By customizing learning experiences to students’ interests and learning styles, these models have the potential to improve learning outcomes—giving students more support in areas where they struggle and accelerating their progress in areas where they excel. They also enable teachers to use their time more efficiently and achieve greater success in meeting students’ needs.

Yet such comprehensive personalized learning models are still relatively rare, and are unlikely to achieve greater scale in the absence of policy changes to support their growth. In a publicly funded, heavily regulated field like education, entrepreneurship and markets alone are not enough to drive or scale transformational change. Federal, state, and local policies limit the ability of the private market to enter the education sector and work directly with schools and students. Bringing new or existing models to a broader scale will require not only technological and educational innovation, but also public policy change.

Bellwether Education Partners’ Policy Playbook for Personalized Learning is designed to help state and local policymakers identify the policy changes needed to expand access to quality personalized learning in their states and communities, and to give them the tools to make those changes. Each of the 15 policy ideas, or “plays,” in this playbook provides background context on the challenges it is designed to address and the benefits it will produce; examples of places where similar policies have been implemented; and a discussion of the policy or implementation considerations that must be taken into account. Because of the wide variation in each state’s policy context, these plays offer broad ideas, rather than detailed language, which policymakers can take as a starting point to customize the plays to their own state or district and its unique circumstances.

There are at least three crucial ways in which policymakers can help fuel the growth of innovative approaches to personalized learning.

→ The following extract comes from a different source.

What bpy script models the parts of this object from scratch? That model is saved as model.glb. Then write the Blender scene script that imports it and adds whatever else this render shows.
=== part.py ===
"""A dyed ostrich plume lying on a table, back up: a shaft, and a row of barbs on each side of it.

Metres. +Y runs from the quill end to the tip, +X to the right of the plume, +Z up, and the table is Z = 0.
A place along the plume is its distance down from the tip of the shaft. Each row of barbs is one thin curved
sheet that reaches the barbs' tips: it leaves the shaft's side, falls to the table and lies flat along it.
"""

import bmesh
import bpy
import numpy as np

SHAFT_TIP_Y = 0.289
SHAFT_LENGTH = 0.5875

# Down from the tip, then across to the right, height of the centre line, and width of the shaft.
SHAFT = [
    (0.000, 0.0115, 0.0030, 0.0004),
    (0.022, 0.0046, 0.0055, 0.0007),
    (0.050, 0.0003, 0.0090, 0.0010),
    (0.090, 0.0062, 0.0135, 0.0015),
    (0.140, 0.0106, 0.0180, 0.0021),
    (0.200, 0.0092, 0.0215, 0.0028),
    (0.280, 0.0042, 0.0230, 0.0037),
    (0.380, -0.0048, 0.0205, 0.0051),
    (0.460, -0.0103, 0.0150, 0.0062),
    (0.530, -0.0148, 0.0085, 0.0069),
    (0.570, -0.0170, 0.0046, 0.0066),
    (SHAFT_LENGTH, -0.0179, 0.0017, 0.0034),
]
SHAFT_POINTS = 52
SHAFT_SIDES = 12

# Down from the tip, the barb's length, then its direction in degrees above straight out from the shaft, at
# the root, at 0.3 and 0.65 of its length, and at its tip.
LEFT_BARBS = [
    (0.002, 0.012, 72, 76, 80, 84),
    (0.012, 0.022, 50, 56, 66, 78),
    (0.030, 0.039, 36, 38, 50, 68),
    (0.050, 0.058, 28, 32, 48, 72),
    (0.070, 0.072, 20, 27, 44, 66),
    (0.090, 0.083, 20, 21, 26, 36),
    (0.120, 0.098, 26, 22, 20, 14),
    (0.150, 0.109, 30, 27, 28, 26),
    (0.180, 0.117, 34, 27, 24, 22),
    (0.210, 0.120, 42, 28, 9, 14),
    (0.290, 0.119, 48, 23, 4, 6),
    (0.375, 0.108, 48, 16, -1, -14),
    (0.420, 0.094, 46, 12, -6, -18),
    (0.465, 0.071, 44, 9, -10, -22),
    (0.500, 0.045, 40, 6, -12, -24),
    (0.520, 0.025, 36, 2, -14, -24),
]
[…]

Build the supply of personalized learning models: Although a handful of personalized learning models exist, more models and providers are needed to meet the full range of school contexts and student needs. State and local governments can build the supply of personalized learning models by investing in schools, districts, and third party providers—such as nonprofit organizations and higher education institutions—that want to develop new personalized learning models in response to identified state and local needs. Policy plays to build the supply of personalized learning models include:

  1. Create an innovation fund to support the development, iteration, and implementation of new models
  2. Establish an “approved model” designation for providers and models that meet certain parameters regarding quality and innovation

Foster demand for personalized learning: Relatively few educators and parents are currently seeking access to cutting-edge personalized learning models, either because they are not aware that these models exist, or because they do not understand what these models look like. Most parents and educators have experienced education technology primarily as tools or products added on top of the existing educational model—not as a way to fundamentally transform the educational experience for students. Policymakers can help foster demand by building awareness around what truly transformative personalized learning models look like and by seeding creation or replication of these models. Implementing personalized learning in a handful of cutting-edge schools will create proof points and models that spur other schools and districts to follow suit. Policy plays to foster demand for personalized learning include:

  1. Create funding mechanisms for schools to cover one-time start-up costs involved in implementing innovative models
  2. Incubate or create a nonprofit organization to support personalized learning in schools and districts
  3. Publish annual accountability report cards on approved models
  4. Cultivate a portfolio of providers
  5. Support the development of district consortia to foster personalized learning in small or rural communities

Eliminate barriers to personalized learning: Many existing policies—from school funding formulas, to class size limits, to graduation requirements—create barriers to new personalized learning models that use time, resources, and human capital in new ways. By eliminating these barriers, policymakers can accelerate the growth of personalized learning models. Policies that eliminate barriers to personalized learning include:

  1. Create a state office of innovation
  2. Create greater flexibility in class configurations and in how schools allocate and use staff resources
  3. Modify teacher evaluation frameworks to foster the collaborative teaching that occurs in personalized learning contexts
  4. Provide automatic waivers from certain policy provisions for schools implementing approved personalized learning models
  5. Waive or eliminate seat-time requirements to enable implementation of competency-based models
  6. Create accountability mechanisms that give schools credit for advancing students who are far behind grade level
  7. Ensure third-party providers are able to access the data they need to support personalized learning, while also protecting students’ privacy and FERPA rights
  8. Reform procurement regulation to foster implementation of personalized learning

Although policymakers in several states have taken action to remove barriers to personalized learning, these barriers remain in many states and districts. Moreover, simply removing barriers is unlikely to produce transformative results at scale. Bringing high-quality personalized learning to scale will require both removing barriers and addressing the underlying factors of demand and supply for personalized learning. Policymakers are only one of many groups of stakeholders who must come together to expand students’ access to high-quality personalized learning—but they have a crucial role to play. This playbook is designed to help them do so.